New numbers have Utah business and political leaders hopeful for immigration reform.

New numbers show Republicans, including Trump voters, support legislation for increased border security in exchange for a path to citizenship for Dreamers. Many Utah businesses and GOP leaders support the compromise.

The DACA eligible population in Utah contributes $13.1 million in state and local taxes. Derrick Miller, President and CEO of World Trade Center Utah, said 91 percent of undocumented workers are employed and filling worker shortages.

“We still cannot keep up with the job growth that our terrific companies are creating,” Miller said. “That is one more important reason why we need immigration reform out of Washington D.C.”

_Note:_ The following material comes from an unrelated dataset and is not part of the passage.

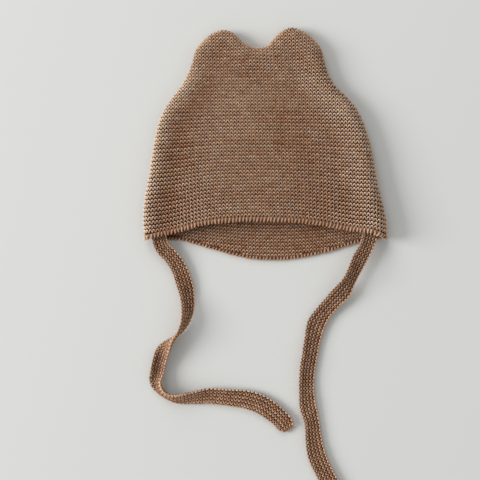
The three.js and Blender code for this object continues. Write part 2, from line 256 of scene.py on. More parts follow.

Miller said Utah’s economy is a three-percent-unemployment economy, which means companies need more workers.

According to a poll by the New American Economy and Target Points, this could be part of the reason many Republicans want a pathway to citizenship for dreamers. 80 percent of conservative and Republican voters are supporting border security in exchange to provide Dreamers with a pathway to remain in the U.S. Only 13 percent oppose the idea.

Eighty-six percent of Trump’s base support that same compromise, 10 percent oppose the idea.

“I was impressed with these poll results,” said Utah State Senator Todd Weiler. “They clearly show that there’s strong support among conservatives, including Trumps own base for a DACA deal that would increase border security and also protect Dreamers.”

Stan Lockhart is former chairman of the Utah Republican Party. He argues Dreamers, through no fault of their own, are trapped with a status that limits their progression in America.

“I think what we find with these poll results is that Republicans understand that these kids are just like their own kids,” Lockhard said. “They’re seeking the American dream and they deserve a chance at getting it just like our kids do.”

Immigration reform is not something that can be changed on a state level, according to the state senator.  Weiler hopes these new numbers will convince Congress to act and make a much needed change.